Example 1: Music service

In this example, we find the conversion rates for users who navigate (1) from their home page to playing a song, and (2) from playing a song to upgrading.

The important user actions or event names in the data set are as follows:

Home
PlaySong
Upgrade
Events logged with numeric performance attributes

To count the number of actions per User, create a Show type actor property: count of events filtered to PlaySong.

To measure conversion rates and time spent in a flow:

Create a flow with steps:
1. Step 1: Home
2. Step 2: PlaySong
3. Step 3: Upgrade
Scuba automatically calculates some flow properties that you can use to compare populations, as follows:
- Time spent in flow
- Time between steps
- Total events
  These resulting flow properties help you quickly understand whether a change leads to faster traversal through your experience. Use these properties as follows:
To find conversion rates, create flow properties that count events at each step:
1. Create a Show type flow property: count of events filtered to Home (name: CountHome)
2. Create a Show type flow property: count of events filtered to PlaySong (name: CountPlaySong)
3. Create a Show type flow property: count of events filtered to Upgrade (name: CountUpgrade)
Next, create flow properties that use your counting properties to do a math operation:
1. Create a Calculate type flow property for the Home->PlaySong conversion rate: CountPlaySong/CountHome
2. Create a Calculate type flow property for the PlaySong->Upgrade conversion rate: CountUpgrade/CountPlaySong
Can compare different parts of your experience by using event properties. Rather than running a strict A/B test, this is more like segment comparison with the added benefit of statistical significance.

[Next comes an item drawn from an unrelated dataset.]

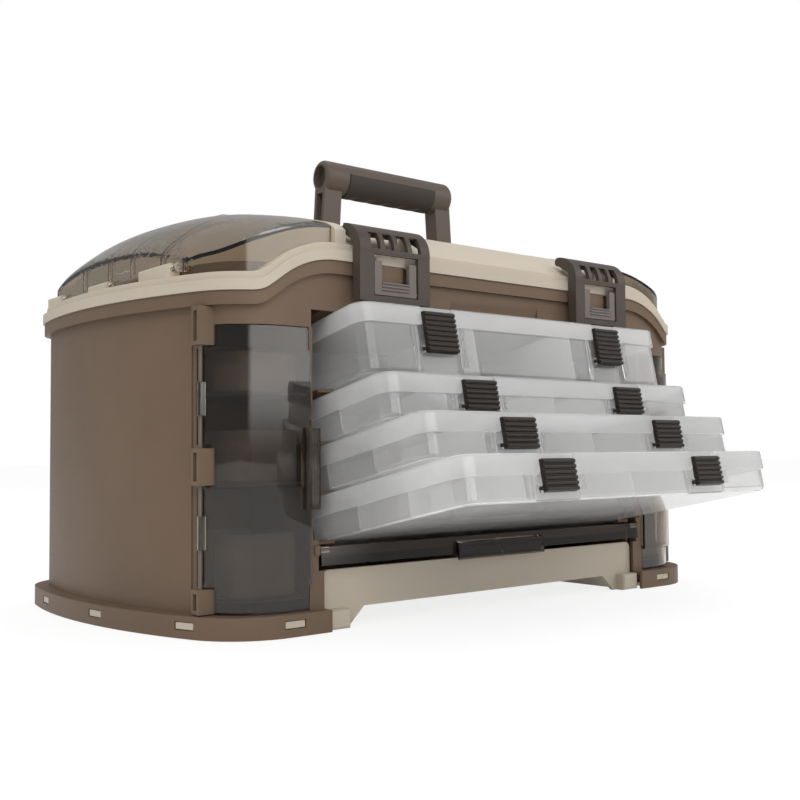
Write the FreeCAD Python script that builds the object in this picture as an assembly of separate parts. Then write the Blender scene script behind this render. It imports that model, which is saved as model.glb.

Example 2: Fitness tracker

Say you have a fitness tracker product that can track walking and running. You want to compare the number of steps across all running and walking events

Specify events populations.
Filter your groups to:
- A: WalkingEvent
- B: RunningEvent
To compare the steps for walks and runs, send in an event property that captures steps per event, let’s call it StepsPerEvent, which you can specify as a performance metric.